Step 3: Issue Your EU Declaration of Conformity
Once your Technical File is complete and your product meets Annex I essential requirements, issue your EU Declaration of Conformity. The DoC must include:
- Name and address of the manufacturer
- Product name and version(s) covered
- Statement that the product meets the CRA's essential requirements (reference specific articles)
- Conformity assessment module used (Module A for most Class I)
- Place and date of issue
- Authorized signatory name and signature
The DoC is a formal legal document. Keep a copy for at least 10 years after the product is placed on the market.
Step 4: If You're Class II — Contact Notified Bodies Now
Notified Body designation is happening in the June 2026 window. After designation, these bodies will begin CRA assessment work. The problem: every Class II manufacturer in the EU is in the same queue.
If your product is Class II:
- Identify candidate Notified Bodies from the NANDO database (EU Commission's database of notified bodies) — look for bodies with cybersecurity or IT product experience under existing regimes
- Contact them before June 11 to understand their CRA readiness timeline
- Request preliminary discussions about your product scope and assessment timeline
- Budget 3-6 months for assessment from first engagement to certificate issuance
If no Notified Body has been designated in your Member State by June 11, contact the national market surveillance authority for interim guidance. The Commission has acknowledged this transitional gap.
The Intersection With ENISA's September 2026 Deadline
The CRA's first hard enforcement deadline is September 11, 2026: mandatory 24-hour vulnerability reporting and SBOM requirements kick in. This deadline does not depend on Notified Body designation—it's a direct obligation on manufacturers.

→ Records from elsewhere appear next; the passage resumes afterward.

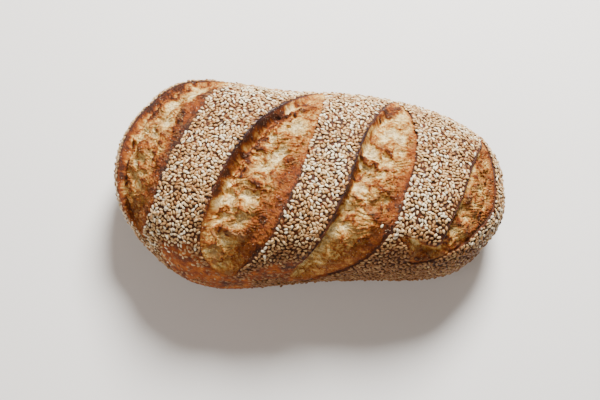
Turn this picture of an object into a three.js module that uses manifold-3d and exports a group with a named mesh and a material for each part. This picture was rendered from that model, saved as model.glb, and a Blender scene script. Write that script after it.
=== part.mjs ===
// A seeded batard loaf: a long hand-shaped bread, rolled in sesame, with slanting slashes that
// tore open in the oven. The dough swells in each slash and the crust lifts into an ear at its
// left edge. The whole bread is one solid, with the largest crags of the torn crumb and an
// even spread of sesame seeds fused to its crust.
//
// Millimetres. +X runs along the loaf to its narrower end, +Y to its back, +Z up. The origin is on
// the flat sole, below the middle of the loaf.
import * as THREE from "three";
import { mergeVertices } from "three/addons/utils/BufferGeometryUtils.js";
import Module from "manifold-3d";

const wasm = await Module();
wasm.setup();

// Whole loaf
const HALF_LENGTH = 134;
const HALF_WIDTH = 69.5;
const HEIGHT = 90;
const WAIST_HEIGHT = 32; // where the side is widest, above the table
const SOLE_SINK = 10; // the round underside would reach this far below the table: it is flat there
const TAPER = -0.145; // change of width from the middle to the +X end, as a share
const HEIGHT_TAPER = -0.04; // the same for the height
const BOW = 4; // both ends lie this far back of the middle
const LEAN = -9.2; // the +X end lies this far forward
const ROUND_LEFT = 2.23; // superellipse powers: the plan at each end, and the section
const ROUND_RIGHT = 2.67;
const ROUND_SECTION = 2.38;
const BUILD_STEPS = 10; // the dough's mesh: an icosahedron whose edges are split this often

// Where the hand-shaped outline swells or draws in, by bearing from +X in degrees
const SWELLS = [
  { bearing: 126, grow: 0.095, spread: 15.5 },
  { bearing: 99, grow: -0.1, spread: 19 },
  { bearing: -53, grow: 0.063, spread: 12 },
  { bearing: -88, grow: -0.1, spread: 26 },
  { bearing: -118, grow: 0.1, spread: 17.5 },
];
const UNEVEN = { height: 0.9, size: 38, seed: 3 };
const UNEVEN_FROM = 4; // above the table, where the unevenness starts, and where it is full
const UNEVEN_FULL = 24;
const END_SPREAD = 1.2; // how soon the plan's power changes from one end's to the other's

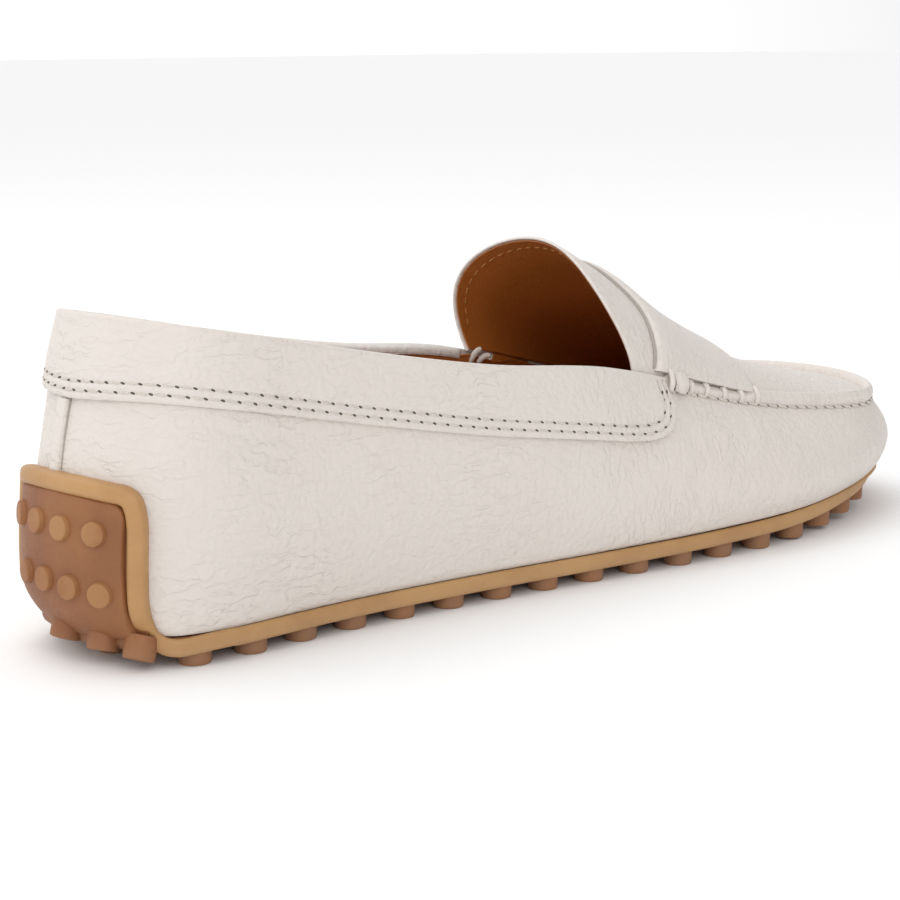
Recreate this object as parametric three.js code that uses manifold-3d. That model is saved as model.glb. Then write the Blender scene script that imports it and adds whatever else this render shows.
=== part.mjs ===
// A driving moccasin for the right foot: a soft slip-on with a raised apron seam, a strap across
// the apron, a cuff round the collar and a rubber sole whose studs run up the back of the heel.
// Millimetres. Toe on +X, left of the foot on +Y, floor at z = 0, standing empty on its studs.
import * as THREE from 'three';
import Module from 'manifold-3d';

const wasm = await Module();
wasm.setup();
const { Manifold, Mesh } = wasm;

// Driving sizes of the shoe
const LENGTH = 250;
const BALL_WIDTH = 82;
const COLLAR_HEIGHT = 68.8;
const INSTEP_HEIGHT = 75;
const TOE_SPRING = 7.4;
const SIDE_BULGE = 5.9;

// Sole
const STUD_HEIGHT = 3.3;
const SOLE_THICKNESS = 3.3;
const SOLE_LEDGE = 0.7;
const SOLE_CHAMFER = 0.8;
const STUD_RADIUS = 3.4;
const STUD_PITCH = 13.1;
const STUD_INSET = 3.3;
const STUD_SIDES = 8;
const STUD_TAPER = 0.94;
const STUD_ROOT = 1.2;
const FIRST_STUD = 23.2;
const TURN_STUD_HEIGHT = 2.1;
const TURN_SINK = 1.5;
const TURN_DROP = 1.1;

// Heel cup, its frame and the studded panel inside it
const CUP_THICKNESS = 3.2;
const CUP_FLOOR = 1.3;
const CUP_LEDGE = 1.3;
const PANEL_SINK = 0.2;
const PANEL_STUD_RADIUS = 2.8;
const PANEL_STUD_HEIGHT = 1.6;
const PANEL_STUD_SINK = 0.7;
const PANEL_STUD_SIDES = 10;
const HEEL_TUCK = 5.5;
const TUCK_TOP = 0.16;
const TUCK_END = 0.06;
const TUCK_FADE = 0.09;

// Leather
const WALL = 2;
const CUFF = 1.1;
const STRAP = 1.2;
const TAPE = 0.8;
const TAPE_WIDTH = 4.2;
const TAPE_SHIFT = 2.6;
const RIDGE_HEIGHT = 2.2;
const RIDGE_FOOT = 2.6;
const RIDGE_TOP = 1.7;
const RIDGE_INNER = 1.1;
const RIDGE_START = 0.552;
const RIDGE_FADE = 0.012;
const RIDGE_AIM = { out: 0.6, up: 0.8 };
const STRAP_FOOT = 2.1;
const INSOLE = 2.4;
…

The conformity assessment (including Notified Body involvement for Class II) deadline aligns with the full enforcement date: September 11, 2028 (36 months after CRA entry into force on December 11, 2024). Class II manufacturers have until then to complete formal conformity assessment.
But "until 2028" is not the same as "start in 2027." Notified Body queues, Technical File preparation time, and the internal compliance work required mean that starting in late 2026 creates serious risk.
How EU Hosting Intersects With CRA Conformity
If your product is subject to CRA conformity assessment—particularly Class II—your infrastructure choices become part of your Technical File. Assessors will look at:
- Where data is processed and stored
- Whether your infrastructure provider has documented security practices (relevant for your risk assessment)
- CLOUD Act exposure if US-parent providers are involved
A SaaS product running on EU-sovereign infrastructure (no US-parent cloud provider) eliminates a significant class of third-party data access risk from your technical documentation. This simplifies the risk assessment section of your Technical File and removes the need to document US legal jurisdiction exposure as a residual risk.
sota.io runs on European infrastructure, fully under EU jurisdiction. If your conformity assessment requires clean infrastructure provenance, that's a differentiating factor worth documenting.
Key Dates Summary
| Date | Event |
|---|---|
| June 11, 2026 | Member States must designate CRA Notified Bodies |
| September 11, 2026 | 24h vulnerability reporting + SBOM requirements mandatory |
| December 11, 2027 | Class I products must complete conformity assessment |
| December 11, 2028 | Class II products must complete Notified Body assessment |
Checklist: CRA Conformity Assessment Readiness
Immediate (before June 11, 2026):
- Determine product classification (Class I vs. Class II vs. Critical)
- Review Annex III for specific product mentions
- Identify applicable conformity route (Module A vs. Notified Body)
- If Class II: contact Notified Bodies to understand timeline
Short-term (before September 11, 2026):
- Start building Technical File documentation
- Implement or formalize SBOM generation
- Establish ENISA vulnerability reporting workflow
- Draft EU Declaration of Conformity template
Medium-term (before December 11, 2027):
- Complete Technical File for all in-scope products
- Issue EU Declaration of Conformity
- Implement CE marking on product documentation
- If Class II: complete Notified Body assessment
The June 11 Notified Body designation deadline is a regulatory infrastructure event that many developers are not tracking. If your product is Class II, you cannot complete your conformity journey without a designated Notified Body—and after June 11, the queue starts forming.
For Class I developers, the work is yours to do internally. The Technical File, Declaration of Conformity, and CE marking are achievable without third-party involvement, but they require documentation discipline that takes months to build correctly.
Start the classification conversation now.